The annual return does not disclose the price that was paid for the shares.

Assessing the value of the project at that stage is very difficult because the Codling asset had been written down to zero on the balance sheet, by subtracting the depreciation from the millions the investors had put into the scheme.

The imminent sale of the plan will finally bring about a pay day for the backers.

The 1,100MW Codling project will be massive if it goes ahead. It is likely to be a €3bn development with its turbines arrayed in a grid pattern.

A lot of the preliminary work has been done. Codling Bank was granted a foreshore lease in 2005. The lease is valid for 99 years.

It has secured a grid connection and is a consented 220-turbine offshore wind farm capable of generating enough electricity to power 600,000 homes. According to its website, a second phase has been submitted for planning for a further 200 turbines.

Getting it all built is far from certain, however.

Offshore wind has enormous potential to accelerate Ireland's progress in sustainable energy.

But it costs a lot of money and despite the advancements in technology, it still needs a subsidy regime.

Government policy from 2012 onwards was practically a one-way bet on onshore wind power.

This has delivered some solid results, but local communities in some areas are getting sick of turbines.

The massive challenge for the Government and the investors will be to secure full planning after public consultations for wind turbines off the Wicklow and Louth coasts.

The fact there are already some turbines off the Arklow coast might make that a little easier but these projects are on a totally different scale.

The Codling project originally envisaged selling its electricity to the UK.

This was based on the fact that the British had a favourable tax and subsidy regime for sustainable energy.

But if ESB or one of the other bidders secures Codling, it seems highly unlikely in the current environment they would sell the electricity to Britain.

The Government knows it has to catch up on renewables targets.

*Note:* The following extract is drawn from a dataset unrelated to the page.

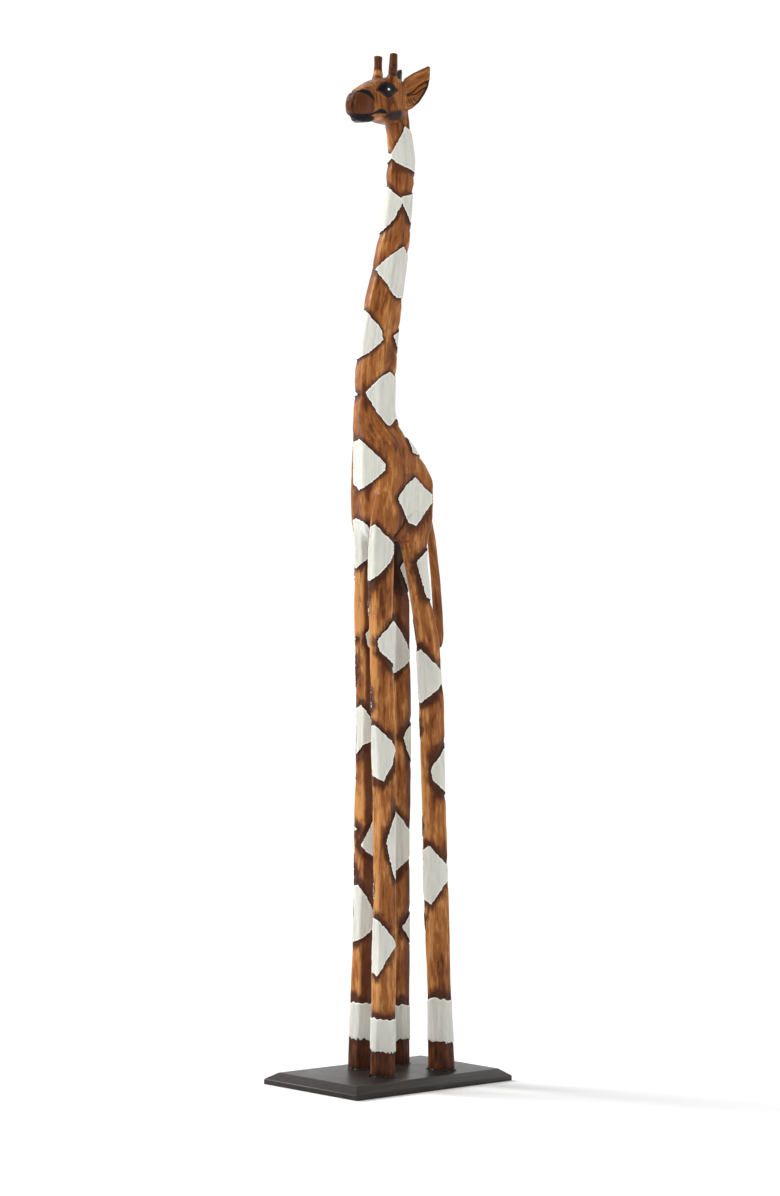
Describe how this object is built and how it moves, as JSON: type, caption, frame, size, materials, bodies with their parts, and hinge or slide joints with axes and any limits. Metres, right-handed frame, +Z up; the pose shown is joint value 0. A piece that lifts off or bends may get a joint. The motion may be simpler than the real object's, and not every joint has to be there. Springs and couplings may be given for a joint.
{
  "type": "carved giraffe statue",
  "caption": "Tall slender giraffe carved in wood with pearl-white patches, upright horns and laid-back ears, standing on a chamfered rectangular plinth.",
  "frame": {"origin": "centre of the plinth's underside, on the surface that the statue stands on", "axes": "+Z up, -X the way the giraffe faces, -Y its left side"},
  "size_m": [0.272, 0.147, 1.194],
  "materials": {
    "carved_wood": "orange-brown stain under satin lacquer, burnt dark round pearl-white patches",
    "dark_stained_wood": "charcoal-brown stain, satin",
    "burnt_wood": "scorched and lacquered",
    "dowel_hardwood": "plain turned hardwood, glued in",
    "gloss_black": "glossy black enamel",
    "zinc_steel": "zinc plated"
  },
  "bodies": {
    "root": {"base_plinth": "dark_stained_wood", "body_neck_head": "carved_wood", "front_leg_left": "carved_wood", "front_leg_right": "carved_wood", "hind_leg_left": "carved_wood", "hind_leg_right": "carved_wood", "front_dowel_left": "dowel_hardwood", "front_dowel_right": "dowel_hardwood", "hind_dowel_left": "dowel_hardwood", "hind_dowel_right": "dowel_hardwood", "tail_dowel": "dowel_hardwood", "tail": "carved_wood", "ear_left": "carved_wood", "ear_right": "carved_wood", "horn_left": "burnt_wood", "horn_right": "burnt_wood", "eye_left": "gloss_black", "eye_right": "gloss_black", "foot_screws": "zinc_steel"}
  },
  "joints": []
}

Demand for electricity looks set to rise significantly because of a growing population, a growing economy and the expected transition to electric vehicles.

This doesn't even include data centres, which are proving to be a successful area for foreign direct investment. Data centres require very significant amounts of power.

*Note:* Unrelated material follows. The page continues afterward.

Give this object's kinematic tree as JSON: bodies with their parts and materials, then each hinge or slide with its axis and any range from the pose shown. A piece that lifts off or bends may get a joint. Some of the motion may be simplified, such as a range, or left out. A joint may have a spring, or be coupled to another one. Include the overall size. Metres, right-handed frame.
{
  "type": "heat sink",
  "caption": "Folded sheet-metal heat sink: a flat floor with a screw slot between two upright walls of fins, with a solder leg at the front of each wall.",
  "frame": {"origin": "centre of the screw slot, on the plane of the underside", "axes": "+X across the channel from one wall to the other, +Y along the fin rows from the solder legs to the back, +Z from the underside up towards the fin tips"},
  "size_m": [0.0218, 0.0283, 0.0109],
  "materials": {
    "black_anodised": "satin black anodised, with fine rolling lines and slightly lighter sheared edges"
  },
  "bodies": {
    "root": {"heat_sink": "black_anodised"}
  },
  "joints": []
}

At a time when the Government is preparing to introduce a raft of new carbon taxes in the Budget, voters' commitment to green policies will be tested.

It has been a lot easier for large population areas on the east coast to back sustainable energy projects like wind farms in places such as North Kerry or Donegal, but offshore will bring sustainable energy somewhat more into view - as it were.

Another east coast project is Dublin Array, which proposes building a 145-turbine wind farm on the Kish and Bray banks.

The east coast is in line to shoulder its fair share of our sustainable energy infrastructure.

Other countries have made more progress with offshore. Danish wind farm giant Dong has developed major projects, including Walney off the Cumbrian coast.

Walney is the largest offshore wind farm in the world. It generated its first power nearly two years ago after installing its first 87 turbines.

Major changes will have to take place if Ireland is serious about reaching European Union emissions targets and moving closer to sustainable energy sources.

Offshore will be an overdue test of our intent.